El Salmo 103 nos llama a esta práctica: «Bendice, alma mía, al Señor, y no olvides ninguno de Sus beneficios» (Sal. 103:2). David entendía que debía hablarle a su alma, recordándole deliberadamente las razones para la gratitud cuando las emociones lo empujaban hacia la queja.

Dos maneras de vivir

Hay solo dos maneras de vivir: centrados en nosotros mismos o centrados en Dios. Una produce quejumbre; la otra, gratitud. Cuando Dios es el norte de nuestra brújula, el eje alrededor del cual gira toda nuestra vida, el propósito de nuestra existencia y el deleite de nuestro corazón, la gratitud fluye naturalmente como expresión de una vida verdaderamente centrada en Él.

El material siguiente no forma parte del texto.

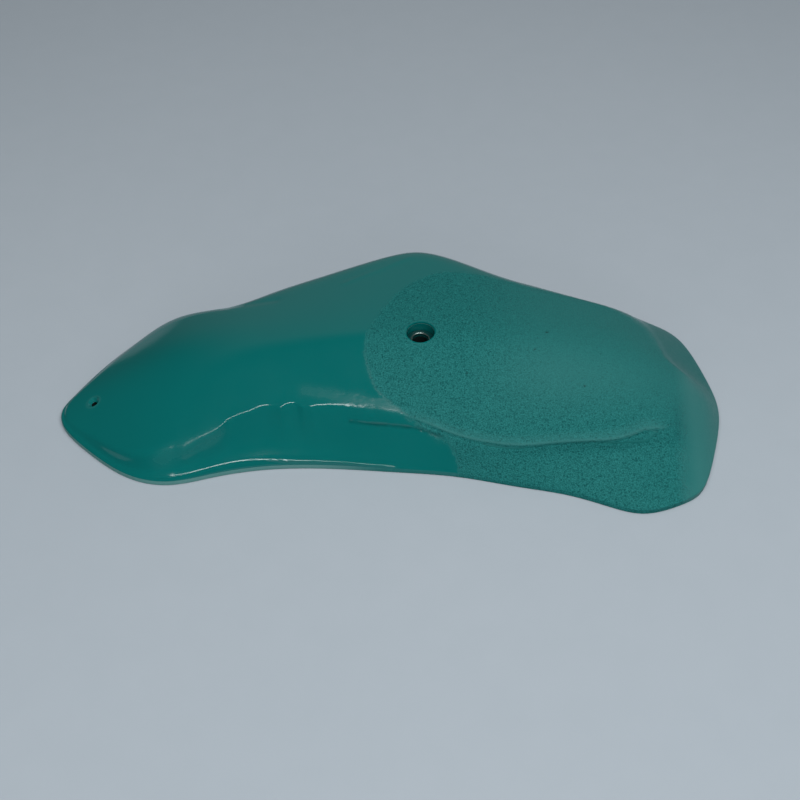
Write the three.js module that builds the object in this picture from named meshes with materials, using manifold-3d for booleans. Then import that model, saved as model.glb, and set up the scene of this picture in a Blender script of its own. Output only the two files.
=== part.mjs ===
// A large dual-finish climbing hold: a hollow-backed casting, the grip layer on its
// rough half, and the steel washer that the fixing bolt bears on.
// Millimetres, +Z away from the wall, +X along the hold towards its blunt end.

import * as THREE from 'three';
import { mergeVertices } from 'three/addons/utils/BufferGeometryUtils.js';
import Module from 'manifold-3d';

const wasm = await Module();
wasm.setup();

// Overall size
const LENGTH = 450;
const DEPTH = 230;
const HEIGHT = 60;

// Edge of the casting where it meets the wall
const LAND_HEIGHT = 3.5;
const EDGE_THICKNESS = 5;
const TOE_LEAN = 0.6;
const TOE_SLOPE = 0.33;

// Hollow back
const WALL = 9;
const RIM_WIDTH = 12;
const CELL_DEPTH_MIN = 8;
const CELL_LEAN_MIN = 4;
const INSET_STEP = 1;
const RIB_THICKNESS = 8;
const COLUMN_RADIUS = 20;

// Bolt hole and its washer
const BOLT_BORE_RADIUS = 5.5;
const COUNTERBORE_RADIUS = 9.25;
const COUNTERBORE_DEPTH = 7;
const WASHER_RADIUS = 8.95;
const WASHER_THICKNESS = 2.5;

// Hole for the small screw that stops the hold turning
const SET_SCREW_RADIUS = 2.1;
const SET_SCREW_SINK_RADIUS = 4.3;
const SET_SCREW_SINK_DEPTH = 2.2;
const SET_SCREW_TILT = THREE.MathUtils.degToRad(-18);

// Grip layer
const GRIP_THICKNESS = 1.4;

// Fits and cutting allowance
const CLEARANCE = 0.3;
const OVERRUN = 2;

// How finely the smooth surfaces and the round holes are divided
const SAMPLES_PER_STATION = 3;
const STEPS_PER_RING = 2;
const PULL_PASSES = 40;
const ROUND_SEGMENTS = 40;
const SMALL_ROUND_SEGMENTS = 20;
const BOUNDARY_DIVISIONS = 4;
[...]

Cada mañana, recuerda que fuiste comprado para los propósitos de Cristo, no los tuyos. En momentos de frustración, habla verdad a tu alma, recordándole los beneficios del Señor. Reconoce que toda irritación persistente es señal de no aceptar la voluntad de Dios. Practica dar gracias en toda circunstancia, no necesariamente por toda circunstancia. Recuerda que servir a Dios en cualquier ocupación es un privilegio liberador.

La gratitud es la expresión gozosa de un corazón que ha experimentado la bondad y gracia de Dios, reconociendo que todo lo bueno proviene de Su mano y todo lo malo es parte de Su plan sabio para moldear nuestro carácter. No es una emoción que esperamos sentir; es una decisión que tomamos basados en quién es Dios y en quiénes somos nosotros en relación con Él.

Esta es la voluntad de Dios para ti en Cristo Jesús: que vivas con un corazón rebosante de gratitud, reconociendo que has sido comprado por un precio incomparable para vivir exclusivamente para la gloria de Aquel que te amó y se entregó a sí mismo por ti.